Influence of short hamstring muscles on gravitational torque of the leg and knee extension and flexion concentric isokinetic torque

The purpose of this study was to examine the influence of short hamstring muscles (hamstrings) on gravitational torque of the leg (GT) and on knee extension and knee flexion concentric isokinetic torque. Fifteen non-disabled men (ages: IS to 37 years) with clinically short hamstrings (passive straight-leg-raising less than or equal to 6.5degrees) were measured for the GT in two positions: 1) seated position that included a passive stretch of the hamstrings, and 2) supine position that did not include a passive stretch of the hamstrings. Subjects performed three trials of maximal concentric knee extension and flexion in the seated position under four randomly ordered conditions (60degrees.s(-1) with seated GT. 60degrees .s(-1) with supine GT, 180degrees.s (-1) with seated GT, and 180degrees.s(-1) with supine GT). One-way ANOVA analysis showed that the GT measured while seated (36.00+/-9.58 Nm) was greater than the GT measured while supine (21.00 +/- 3.90 Nm) (P < 0.001).

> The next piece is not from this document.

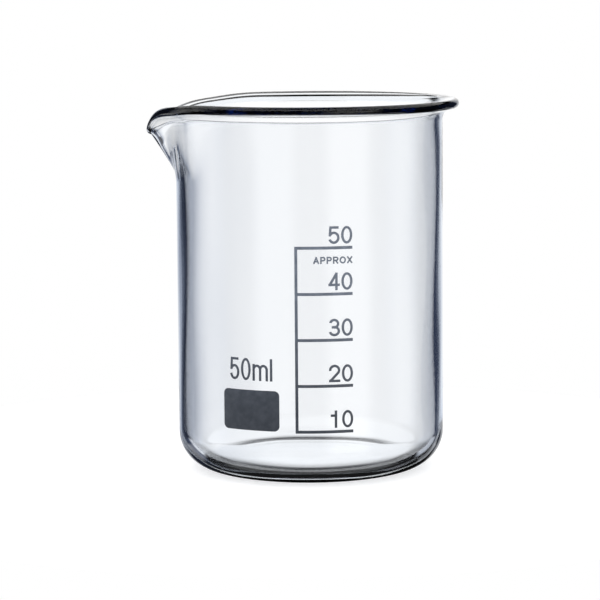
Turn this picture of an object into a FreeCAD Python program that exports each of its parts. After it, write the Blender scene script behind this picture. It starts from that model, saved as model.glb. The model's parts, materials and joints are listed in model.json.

The greater GT while seated was explained by the sum of the passive hamstring torque and the true GT. Knee flexion peak torque, knee flexion average torque, and the hamstring/quadriceps average torque ratios were decreased at 60degrees.s(-1) (P less than or equal to 0.023) using the seated GT compared to using the supine GT. The same torque characteristics did not differ significantly for knee flexion at 180degrees.s(-1). or for knee extension at either isokinetic speed. We concluded that hamstring passive torque contributed to greater GT in the seated position, which caused invalid knee flexion torque measurements when tested at 60degrees.s(-1). This evidence supports weighing the leg supine in order to remove hamstring passive torque and to ensure valid knee concentric isokinetic torque measurements when testing at 60degrees.s(-1).